The Court did not extend the rule beyond the facts of the case before it. Harlan ended his opinion by stating the limitations of the ruling: “We are not inclined to hold that the statute establishes the absolute rule that an adult must be vaccinated if it be apparent or can be shown with reasonable certainty that he is not at the time a fit subject of vaccination or that vaccination, by reason of his then condition, would seriously impair his health or probably cause his death.”

A couple decades later a new lawsuit regarding vaccines emerged.  1922s Zucht v. King was decided regarding state laws requiring children to be vaccinated before attending public school.  Justice Louis Brandeis and a unanimous court held that Jacobson “settled that it is within the police power of a state to provide for compulsory vaccination” and the case and others “also settled that a state may, consistently with the federal Constitution, delegate to a municipality authority to determine under what conditions health regulations shall become operative.” 

Eighty years later yet another federal court ruling emerged regarding vaccines.  In Boone v.
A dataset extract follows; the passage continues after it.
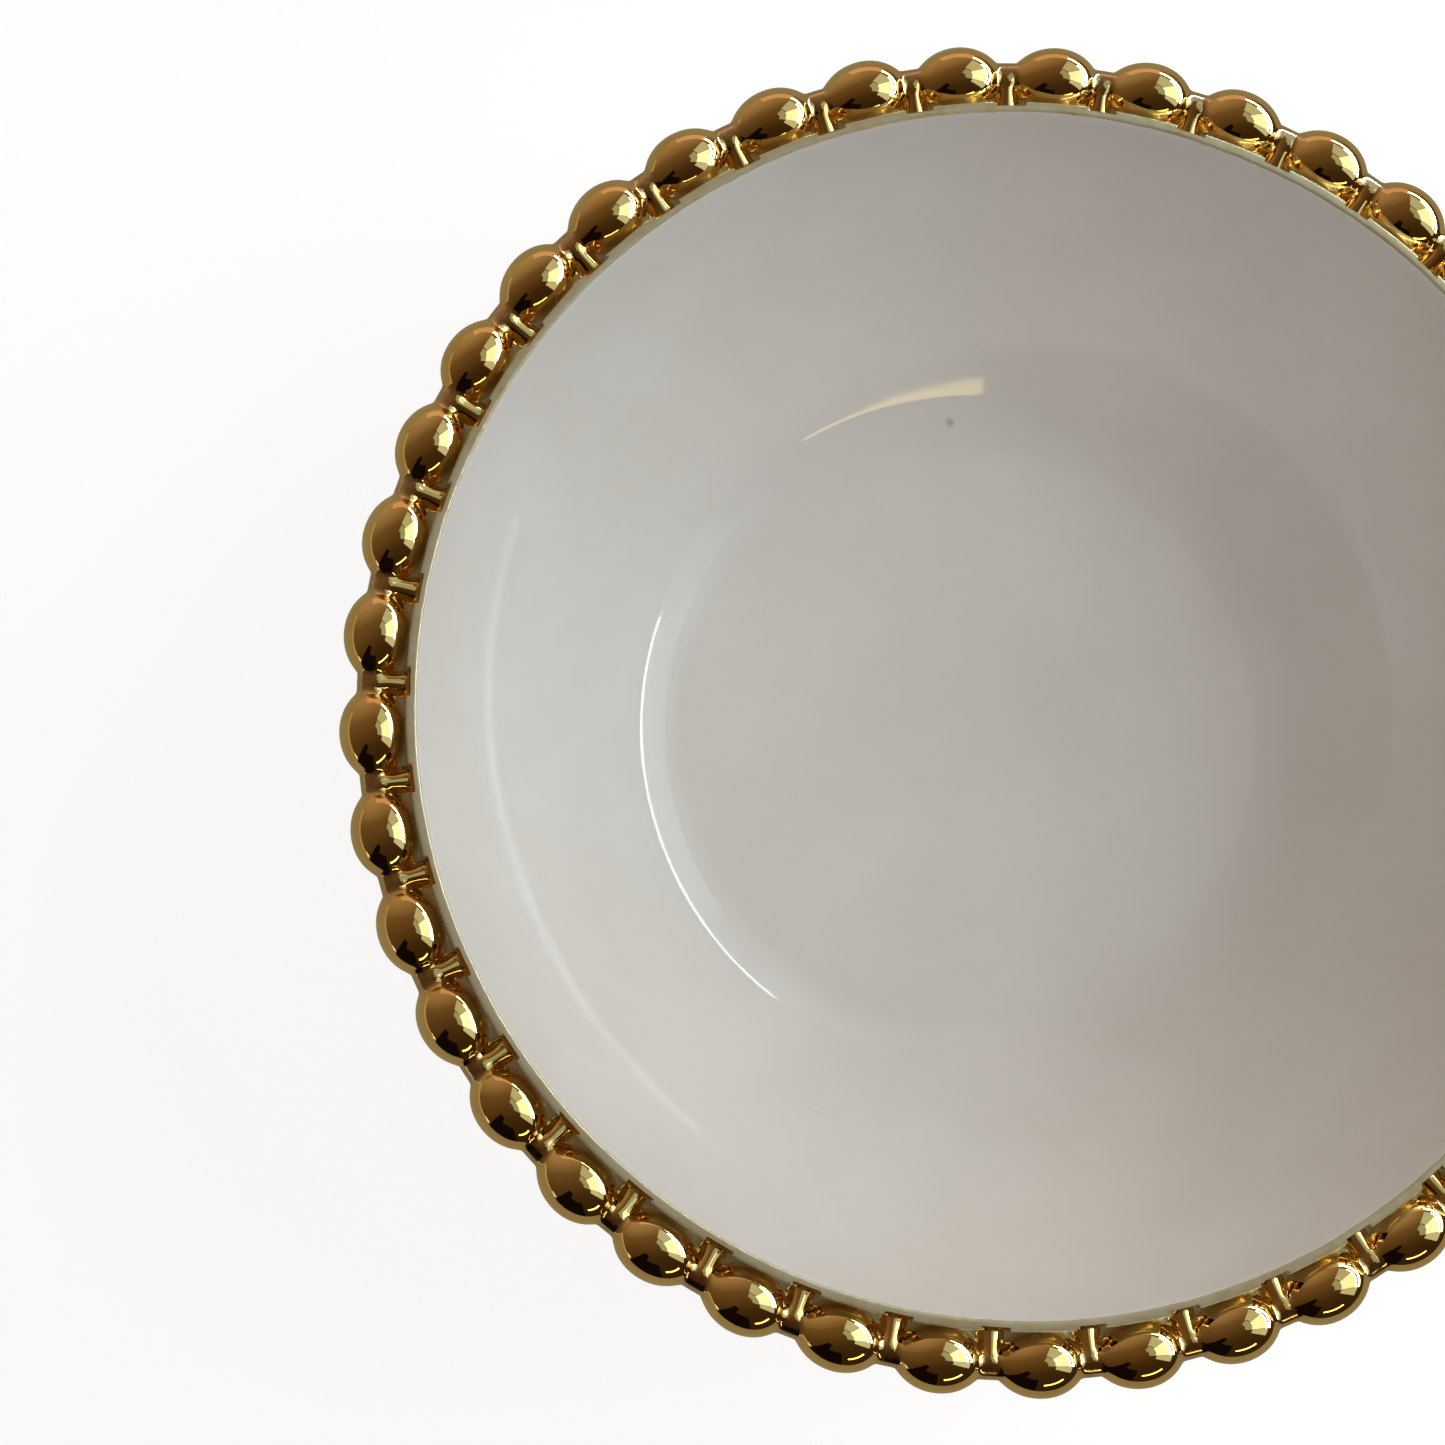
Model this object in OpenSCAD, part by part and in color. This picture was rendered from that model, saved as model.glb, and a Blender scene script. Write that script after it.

Boozeman, decided August 12, 2002, the courts determined that there are no exemptions to mandatory vaccination laws.  This includes "sincerely held religious beliefs," or parental rights regarding decisions concerning medical procedures of their children.

One can argue that the Bill of Rights does not have an asterisk next to the list of enumerated rights stating, "unless there's a virus."  In the Declaration of Independence, when it comes to our natural rights and the rule of law the document points out each of us "assume among the powers of the earth, the separate and equal station to which the Laws of Nature and of Nature's God entitle them."  In other words, as individuals, our liberty is also individualistic.  The courts, in their disagreement, have taken a more collectivistic approach, proclaiming that in some instances, such as health emergencies, the needs or protection of the community outweighs that of the individual.  While the Declaration lists life and liberty being among the rights that government has no authority to tamper with (at least not without first applying the due process of law), the courts have determined that our unalienable rights are alienable when a public crisis arises.

Despite the decisions of the courts on the matter, and despite the fact that there are no clauses in the U.S. Constitution that state "thou shalt not mandate vaccinations," the very idea of anything that should be voluntary having a compulsory label slapped upon it is both immoral, and outside the intended spirit of the principles of the U.S. Constitution.  The federal government has no authority to demand we allow government to insert unknown ingredients into our bodies whether we like it or not, and States shouldn't have that authority, either.  The whole point of American Liberty is individualism, and the idea that the individual should be able to assess the risks involved with receiving a vaccination, or not receiving a vaccination, and make their own decision regarding the issue accordingly.

The mandatory vaccine proposals are no different than the face covering edicts or government requiring us to wear seatbelts.  While the best of intentions, and the best interest of the community are being served, in the end, we, as individuals, in the name of liberty, must be given the opportunity to make our own decisions regarding these issue.  For policy to be otherwise is a back window entrance for government to chase a dark path that ultimateley leads to tyrannical control over the populace.